Ob es moralisch verwerflich ist, wenn die Frau mit jemandem Sex hat und dafür eine Label-Tasche geschenkt bekommt – darüber möchte ich nicht urteilen. Wenn ich eine Tochter hätte, die solche Deals einginge, würde ich sicher das Gespräch mit ihr suchen und sie fragen, warum sie das mache, welche Bedürfnisse sie dazu bewegten und was sie sich davon erhoffe.
Die Umfrage zeigt weiter: 88 Prozent der 14- bis 24-jährigen Männer schauen Pornos, 57 Prozent mindestens zwei- bis dreimal die Woche. 17 Prozent aller Jugendlichen würden sich als porno- oder sexsüchtig bezeichnen. Ab wann sollte man handeln?
Spätestens wenn man dadurch die Schule, Lehre, Arbeit, aber auch Freundschaften und Hobbys merklich vernachlässigt, sollte man etwas ändern und sich allenfalls auch Hilfe suchen. Gerade den ganz Jungen müssen Eltern und Schule bewusst machen, dass das, was sie da sehen, nicht der Realität entspricht.
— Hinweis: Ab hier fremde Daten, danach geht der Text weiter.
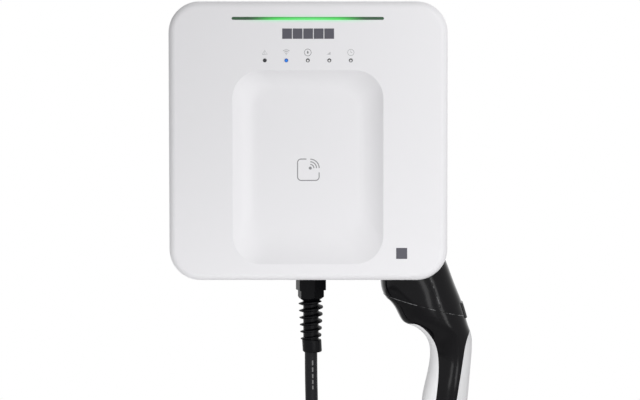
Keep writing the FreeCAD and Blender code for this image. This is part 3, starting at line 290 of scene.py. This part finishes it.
# %% A value that can be reckoned with
class Value:
    """An output socket. Sums on it become Math nodes."""

    def __init__(self, tree, socket):
        self.tree = tree
        self.socket = socket

    def maths(self, operation, *items):
        node = self.tree.nodes.new("ShaderNodeMath")
        node.operation = operation
        for slot, item in zip(node.inputs, items):
            connect(self.tree, slot, item)
        return Value(self.tree, node.outputs[0])

    def __add__(self, other):
        return self.maths("ADD", self, other)

    def __sub__(self, other):
        return self.maths("SUBTRACT", self, other)

    def __mul__(self, other):
        return self.maths("MULTIPLY", self, other)

    def __truediv__(self, other):
        return self.maths("DIVIDE", self, other)

    def __rsub__(self, other):
        return self.maths("SUBTRACT", other, self)

    __radd__ = __add__
    __rmul__ = __mul__

    def size(self):
        return self.maths("ABSOLUTE", self)

    def root(self):
        return self.maths("SQRT", self)

    def fraction(self):
        return self.maths("FRACT", self)

    def between(self, low, high):
        """0 below low and 1 above high, smooth between them. Low may be the larger one."""
        node = self.tree.nodes.new("ShaderNodeMapRange")
        node.interpolation_type = "SMOOTHSTEP"
        turned = low > high
        node.inputs["From Min"].default_value = min(low, high)
        node.inputs["From Max"].default_value = max(low, high)
        node.inputs["To Min"].default_value = 1.0 if turned else 0.0
        node.inputs["To Max"].default_value = 0.0 if turned else 1.0
        connect(self.tree, node.inputs["Value"], self)
        return Value(self.tree, node.outputs[0])


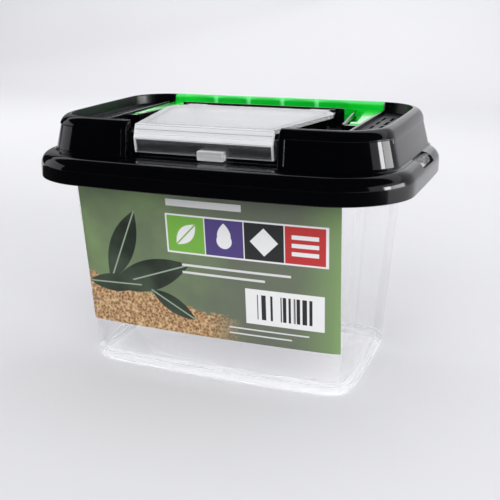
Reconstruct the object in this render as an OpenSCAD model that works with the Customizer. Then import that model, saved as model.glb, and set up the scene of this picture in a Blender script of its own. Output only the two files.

Die Bilder könnten sie sonst unnötig unter Druck setzen, gerade weil ihnen die Erfahrung fehlt.
Das Verhältnis zwischen jungen Männern und Frauen scheint hierzulande entspannt: Beide Geschlechter fühlen sich gegenseitig mehrheitlich respektiert. Einer von zehn Männern aber fühlt sich von Frauen respektlos behandelt. Wann ist das der Fall?
Wenn sie das Gefühl haben, dass die Frauen mit ihnen spielen, sie ausnutzen, sie herablassend behandeln. Diese Form des fehlenden Respektes ist kränkend und kann sich auf subtile Weise äussern. Viele Männer reden dann auch nicht darüber, weil sie allenfalls befürchten, als Weicheier abgestempelt zu werden.

Eveline von Arx ist Erziehungswissenschaftlerin und Psychologin. Sie arbeitet als Beraterin für Jugendliche und leitete zwischen 2003 und 2008 das Dr. Sommer Team bei Bravo.